### WORK REQUIRED
Reproduce the full listing that appears beneath this instruction exactly.

+--

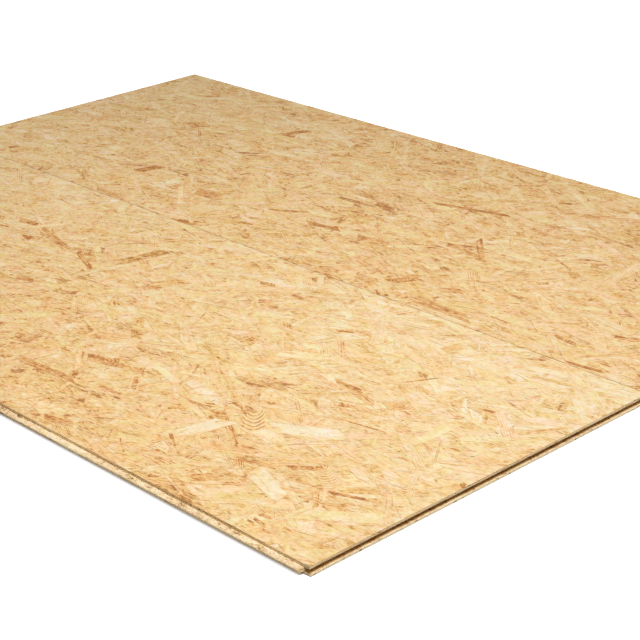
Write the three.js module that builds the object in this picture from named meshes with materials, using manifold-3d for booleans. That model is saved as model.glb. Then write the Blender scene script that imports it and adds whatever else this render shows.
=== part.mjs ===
// Two OSB floor panels with tongue and groove on all four sides, laid side by side on the floor
// with the tongue of the back panel home in the groove of the front one.
// Millimetres, +Z up. The origin is the middle of the underside of the joined pair: X runs across
// the panels, Y along them, and the open grooves face -Y and +X.
import * as THREE from 'three';
import { mergeVertices } from 'three/addons/utils/BufferGeometryUtils.js';
import Module from 'manifold-3d';

const wasm = await Module();
wasm.setup();

// The panel: its laid face, without the tongues, and its thickness.
const coverWidth = 675;
const coverLength = 1840;
const thickness = 15;

// The tongue: its reach from the shoulder, its root and how each cheek tapers to the round tip.
const tongueReach = 10;
const tongueRoot = 6;
const cheekTaper = 0.7;
const tipRadius = 1.8;

// The upper shoulder closes tight and the faces under the tongue stay back from each other.
const upperShoulder = 4.5;
const underRelief = 0.5;

// The lead-in at the mouth of the groove, cut at 45 degrees off both lips.
const mouthChamfer = 0.8;

// Clearances in the joint: beside the cheeks, ahead of the tip, and between two laid faces.
const cheekClearance = 0.25;
const tipClearance = 0.5;
const seamGap = 0.3;

// Heights and depths that follow.
const rootTop = thickness - upperShoulder;
const rootBottom = rootTop - tongueRoot;
const grooveTop = rootTop + cheekClearance;
const grooveBottom = rootBottom - cheekClearance;
const grooveDepth = tongueReach + tipClearance;

// A quarter-round tip has this many chords.
const tipChords = 5;

const osb = { color: 0xe2c391, roughness: 0.72, metalness: 0 };

// Section of the panel from its tongue edge to its groove edge. `cover` is the laid size from
// shoulder to lip, the first axis runs across the section and the second one up.
function sectionAcross(cover) {
  const tipTop = rootTop - cheekTaper;
  const tipBottom = rootBottom + cheekTaper;
  const roundStart = tipRadius - tongueReach;
  const section = new THREE.Shape();
  section.moveTo(0, thickness);
  section.lineTo(0, rootTop);
  section.lineTo(roundStart, tipTop);
  section.absarc(roundStart, tipTop - tipRadius, tipRadius, Math.PI / 2, Math.PI, false);
  section.absarc(roundStart, tipBottom + tipRadius, tipRadius, Math.PI, 1.5 * Math.PI, false);
  section.lineTo(0, rootBottom);
  section.lineTo(underRelief, rootBottom);
  section.lineTo(underRelief, 0);
  section.lineTo(cover, 0);
  section.lineTo(cover, grooveBottom - mouthChamfer);
  section.lineTo(cover - mouthChamfer, grooveBottom);
  section.lineTo(cover - grooveDepth, grooveBottom);
  section.lineTo(cover - grooveDepth, grooveTop);
  section.lineTo(cover - mouthChamfer, grooveTop);
  section.lineTo(cover, grooveTop + mouthChamfer);
  section.lineTo(cover, thickness);
  section.closePath();
  return section;
}

// A section drawn in X and Z, run along Y for `length`, starting `lead` before zero.
function runAlongY(section, length, lead) {
  const run = new THREE.ExtrudeGeometry(section, {
    depth: length + 2 * lead,
    bevelEnabled: false,
    curveSegments: tipChords,
  });
  run.rotateX(Math.PI / 2);
  run.translate(0, length + lead, 0);
  return run;
}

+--

### REPLY TO THE TASK
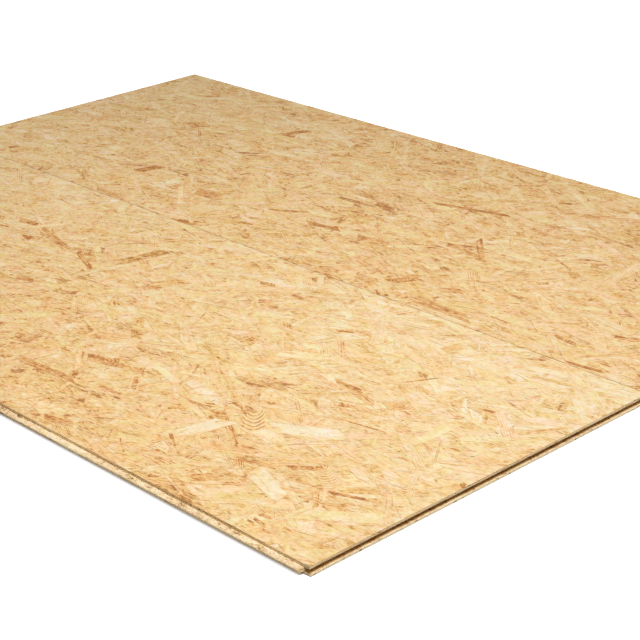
Write the three.js module that builds the object in this picture from named meshes with materials, using manifold-3d for booleans. That model is saved as model.glb. Then write the Blender scene script that imports it and adds whatever else this render shows.
=== part.mjs ===
// Two OSB floor panels with tongue and groove on all four sides, laid side by side on the floor
// with the tongue of the back panel home in the groove of the front one.
// Millimetres, +Z up. The origin is the middle of the underside of the joined pair: X runs across
// the panels, Y along them, and the open grooves face -Y and +X.
import * as THREE from 'three';
import { mergeVertices } from 'three/addons/utils/BufferGeometryUtils.js';
import Module from 'manifold-3d';

const wasm = await Module();
wasm.setup();

// The panel: its laid face, without the tongues, and its thickness.
const coverWidth = 675;
const coverLength = 1840;
const thickness = 15;

// The tongue: its reach from the shoulder, its root and how each cheek tapers to the round tip.
const tongueReach = 10;
const tongueRoot = 6;
const cheekTaper = 0.7;
const tipRadius = 1.8;

// The upper shoulder closes tight and the faces under the tongue stay back from each other.
const upperShoulder = 4.5;
const underRelief = 0.5;

// The lead-in at the mouth of the groove, cut at 45 degrees off both lips.
const mouthChamfer = 0.8;

// Clearances in the joint: beside the cheeks, ahead of the tip, and between two laid faces.
const cheekClearance = 0.25;
const tipClearance = 0.5;
const seamGap = 0.3;

// Heights and depths that follow.
const rootTop = thickness - upperShoulder;
const rootBottom = rootTop - tongueRoot;
const grooveTop = rootTop + cheekClearance;
const grooveBottom = rootBottom - cheekClearance;
const grooveDepth = tongueReach + tipClearance;

// A quarter-round tip has this many chords.
const tipChords = 5;

const osb = { color: 0xe2c391, roughness: 0.72, metalness: 0 };

// Section of the panel from its tongue edge to its groove edge. `cover` is the laid size from
// shoulder to lip, the first axis runs across the section and the second one up.
function sectionAcross(cover) {
  const tipTop = rootTop - cheekTaper;
  const tipBottom = rootBottom + cheekTaper;
  const roundStart = tipRadius - tongueReach;
  const section = new THREE.Shape();
  section.moveTo(0, thickness);
  section.lineTo(0, rootTop);
  section.lineTo(roundStart, tipTop);
  section.absarc(roundStart, tipTop - tipRadius, tipRadius, Math.PI / 2, Math.PI, false);
  section.absarc(roundStart, tipBottom + tipRadius, tipRadius, Math.PI, 1.5 * Math.PI, false);
  section.lineTo(0, rootBottom);
  section.lineTo(underRelief, rootBottom);
  section.lineTo(underRelief, 0);
  section.lineTo(cover, 0);
  section.lineTo(cover, grooveBottom - mouthChamfer);
  section.lineTo(cover - mouthChamfer, grooveBottom);
  section.lineTo(cover - grooveDepth, grooveBottom);
  section.lineTo(cover - grooveDepth, grooveTop);
  section.lineTo(cover - mouthChamfer, grooveTop);
  section.lineTo(cover, grooveTop + mouthChamfer);
  section.lineTo(cover, thickness);
  section.closePath();
  return section;
}

// A section drawn in X and Z, run along Y for `length`, starting `lead` before zero.
function runAlongY(section, length, lead) {
  const run = new THREE.ExtrudeGeometry(section, {
    depth: length + 2 * lead,
    bevelEnabled: false,
    curveSegments: tipChords,
  });
  run.rotateX(Math.PI / 2);
  run.translate(0, length + lead, 0);
  return run;
}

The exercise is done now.